Short problem -
Write the material out again, line by line, exactly as it is.

>> Start Data block

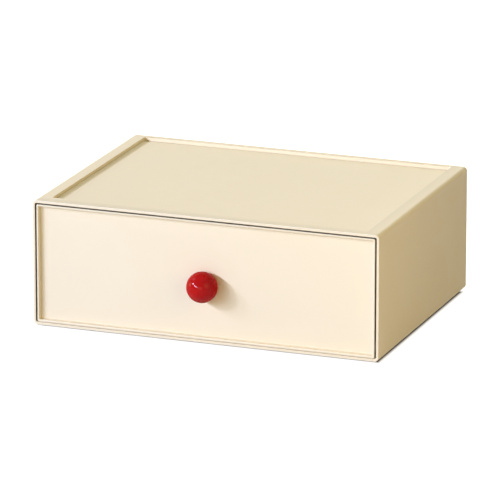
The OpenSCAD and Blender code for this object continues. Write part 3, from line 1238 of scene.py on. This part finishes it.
@dataclass(frozen=True)
class StudioFloor:
    """Pale matt board that shows as white and keeps the shadow that falls on it, with a darker tone
    painted under the box as its contact shadow.

    near and far are distances from the origin in metres, and the two pairs say where the clear
    board starts, past the painted contact shadow, and where it is full, in millimetres.
    """

    tone: Colour = (0.55, 0.53, 0.49)
    fleck: Colour = (0.51, 0.49, 0.45)
    # The tone painted under the box as its contact shadow.
    under: Colour = (0.2, 0.18, 0.15)
    fleck_cells: float = 30.0
    shown: float = 0.92
    near: float = 0.28
    far: float = 0.75
    clear_x: Pair = (137.0, 140.0)
    clear_y: Pair = (98.3, 101.3)

    def material(self) -> bpy.types.Material:
        """Builds the material.

        What the camera and mirrors see of the board glows, fully past the far radius, where it
        meets the white backdrop, and not under the box, where the board's tone is darkened as a
        painted contact shadow. The glow lights nothing.

        Returns:
            The board.
        """
        r = Recipe(bpy.data.materials.new("studio_board"))
        board = r.mixed(r.clouds(self.fleck_cells, 4.0), self.tone, self.fleck)
        away = r.add("VectorMath", {0: r.place}, operation="LENGTH").outputs["Value"]
        x, y = (r.maths("ABSOLUTE", axis) for axis in r.axes[:2])
        clear = r.largest(r.ramp(x, *self.clear_x), r.ramp(y, *self.clear_y))
        matt = r.add("BsdfDiffuse", {"Color": r.mixed(clear, self.under, board)})
        glow = r.ranged(away, self.shown, 1.0, (self.near, self.far))
        strength = r.product(glow, clear, r.seen_directly())
        light = r.add("Emission", {"Color": WHITE, "Strength": strength})
        return r.done(r.add("AddShader", {0: matt.outputs[0], 1: light.outputs[0]}))


@dataclass
class Studio:
    """The floor, the backdrop and the lamps."""

    ambient: Tint = Tint.AMBER
    ambient_power: float = 0.11
    reach: float = 4.0
    lines: int = 9
    below: float = 0.0001

    def build(self) -> None:
        """Lays the floor, sets the backdrop and hangs the lamps."""
        self.floor()
        self.backdrop()
        for lamp in LAMPS:
            lamp.build()

    def floor(self) -> None:
        """Lays the board: an even grid of points just under the soles, from edge to edge."""
        line = np.linspace(-self.reach, self.reach, self.lines)
        x, y = np.meshgrid(line, line, indexing="ij")
        points = np.stack([x, y, np.full_like(x, -self.below)], axis=2).reshape(-1, 3)
        number = np.arange(x.size).reshape(x.shape)
        corners = number[:-1, :-1], number[1:, :-1], number[1:, 1:], number[:-1, 1:]
        mesh = bpy.data.meshes.new("studio_floor")
        mesh.from_pydata(points.tolist(), [], np.stack(corners, axis=2).reshape(-1, 4).tolist())
        mesh.materials.append(StudioFloor().material())
        floor = linked("studio_floor", mesh)

    def backdrop(self) -> None:
        """Makes a world that shows as white and lights softly in the ambient colour."""
        world = bpy.data.worlds.new("studio_backdrop")
        bpy.context.scene.world = world
        r = Recipe(world)
        ambient = {"Color": self.ambient.value, "Strength": self.ambient_power}
        lit = r.add("Background", ambient)
        white = r.add("Background", {"Color": WHITE, "Strength": 1.0})
        either = {0: r.seen_directly(), 1: lit.outputs[0], 2: white.outputs[0]}
        r.done(r.add("MixShader", either), "OutputWorld")


@dataclass(frozen=True)
class PhotoCamera:
    """The camera at the photograph's angle, a long lens some way off."""

    azimuth: float = 20.548
    elevation: float = 16.163
    roll: float = 0.032
    distance: float = 4.1135
    aim: Point = (0.025708, -0.073394, 0.069244)
    lens: float = 390.6

    def build(self) -> None:
        """Sets up the camera and makes it the scene's own."""
        a, e = math.radians(self.azimuth), math.radians(self.elevation)
        back = Vector((math.sin(a) * math.cos(e), -math.cos(a) * math.cos(e), math.sin(e)))
        data = bpy.data.cameras.new("photo_camera")
        data.lens, data.sensor_width, data.clip_start, data.clip_end = self.lens, 36.0, 0.1, 60.0
        camera = linked("photo_camera", data)
        turn = (-back).to_track_quat("-Z", "Y").to_matrix().to_4x4()
        turn = turn @ Matrix.Rotation(math.radians(self.roll), 4, "Z")
        camera.matrix_world = Matrix.Translation(Vector(self.aim) + back * self.distance) @ turn
        bpy.context.scene.camera = camera


def main() -> None:
    """Builds the box and its studio, in order."""
    logging.basicConfig(level=logging.INFO, format="%(name)s: %(message)s")
    PhotoCamera().build()
    for part in (Casing(), DrawerTub(), DrawerFront(), Knob()):
        part.build()
    Studio().build()
    bpy.context.scene.view_settings.view_transform = "Standard"


if __name__ == "__main__":
    main()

>> End Data block

Response to the exercise -
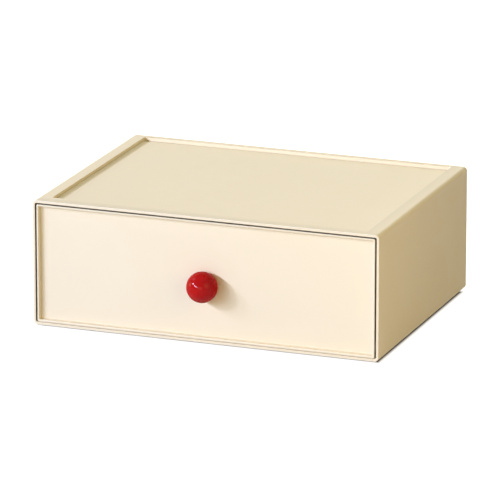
The OpenSCAD and Blender code for this object continues. Write part 3, from line 1238 of scene.py on. This part finishes it.
@dataclass(frozen=True)
class StudioFloor:
    """Pale matt board that shows as white and keeps the shadow that falls on it, with a darker tone
    painted under the box as its contact shadow.

    near and far are distances from the origin in metres, and the two pairs say where the clear
    board starts, past the painted contact shadow, and where it is full, in millimetres.
    """

    tone: Colour = (0.55, 0.53, 0.49)
    fleck: Colour = (0.51, 0.49, 0.45)
    # The tone painted under the box as its contact shadow.
    under: Colour = (0.2, 0.18, 0.15)
    fleck_cells: float = 30.0
    shown: float = 0.92
    near: float = 0.28
    far: float = 0.75
    clear_x: Pair = (137.0, 140.0)
    clear_y: Pair = (98.3, 101.3)

    def material(self) -> bpy.types.Material:
        """Builds the material.

        What the camera and mirrors see of the board glows, fully past the far radius, where it
        meets the white backdrop, and not under the box, where the board's tone is darkened as a
        painted contact shadow. The glow lights nothing.

        Returns:
            The board.
        """
        r = Recipe(bpy.data.materials.new("studio_board"))
        board = r.mixed(r.clouds(self.fleck_cells, 4.0), self.tone, self.fleck)
        away = r.add("VectorMath", {0: r.place}, operation="LENGTH").outputs["Value"]
        x, y = (r.maths("ABSOLUTE", axis) for axis in r.axes[:2])
        clear = r.largest(r.ramp(x, *self.clear_x), r.ramp(y, *self.clear_y))
        matt = r.add("BsdfDiffuse", {"Color": r.mixed(clear, self.under, board)})
        glow = r.ranged(away, self.shown, 1.0, (self.near, self.far))
        strength = r.product(glow, clear, r.seen_directly())
        light = r.add("Emission", {"Color": WHITE, "Strength": strength})
        return r.done(r.add("AddShader", {0: matt.outputs[0], 1: light.outputs[0]}))


@dataclass
class Studio:
    """The floor, the backdrop and the lamps."""

    ambient: Tint = Tint.AMBER
    ambient_power: float = 0.11
    reach: float = 4.0
    lines: int = 9
    below: float = 0.0001

    def build(self) -> None:
        """Lays the floor, sets the backdrop and hangs the lamps."""
        self.floor()
        self.backdrop()
        for lamp in LAMPS:
            lamp.build()

    def floor(self) -> None:
        """Lays the board: an even grid of points just under the soles, from edge to edge."""
        line = np.linspace(-self.reach, self.reach, self.lines)
        x, y = np.meshgrid(line, line, indexing="ij")
        points = np.stack([x, y, np.full_like(x, -self.below)], axis=2).reshape(-1, 3)
        number = np.arange(x.size).reshape(x.shape)
        corners = number[:-1, :-1], number[1:, :-1], number[1:, 1:], number[:-1, 1:]
        mesh = bpy.data.meshes.new("studio_floor")
        mesh.from_pydata(points.tolist(), [], np.stack(corners, axis=2).reshape(-1, 4).tolist())
        mesh.materials.append(StudioFloor().material())
        floor = linked("studio_floor", mesh)

    def backdrop(self) -> None:
        """Makes a world that shows as white and lights softly in the ambient colour."""
        world = bpy.data.worlds.new("studio_backdrop")
        bpy.context.scene.world = world
        r = Recipe(world)
        ambient = {"Color": self.ambient.value, "Strength": self.ambient_power}
        lit = r.add("Background", ambient)
        white = r.add("Background", {"Color": WHITE, "Strength": 1.0})
        either = {0: r.seen_directly(), 1: lit.outputs[0], 2: white.outputs[0]}
        r.done(r.add("MixShader", either), "OutputWorld")


@dataclass(frozen=True)
class PhotoCamera:
    """The camera at the photograph's angle, a long lens some way off."""

    azimuth: float = 20.548
    elevation: float = 16.163
    roll: float = 0.032
    distance: float = 4.1135
    aim: Point = (0.025708, -0.073394, 0.069244)
    lens: float = 390.6

    def build(self) -> None:
        """Sets up the camera and makes it the scene's own."""
        a, e = math.radians(self.azimuth), math.radians(self.elevation)
        back = Vector((math.sin(a) * math.cos(e), -math.cos(a) * math.cos(e), math.sin(e)))
        data = bpy.data.cameras.new("photo_camera")
        data.lens, data.sensor_width, data.clip_start, data.clip_end = self.lens, 36.0, 0.1, 60.0
        camera = linked("photo_camera", data)
        turn = (-back).to_track_quat("-Z", "Y").to_matrix().to_4x4()
        turn = turn @ Matrix.Rotation(math.radians(self.roll), 4, "Z")
        camera.matrix_world = Matrix.Translation(Vector(self.aim) + back * self.distance) @ turn
        bpy.context.scene.camera = camera


def main() -> None:
    """Builds the box and its studio, in order."""
    logging.basicConfig(level=logging.INFO, format="%(name)s: %(message)s")
    PhotoCamera().build()
    for part in (Casing(), DrawerTub(), DrawerFront(), Knob()):
        part.build()
    Studio().build()
    bpy.context.scene.view_settings.view_transform = "Standard"


if __name__ == "__main__":
    main()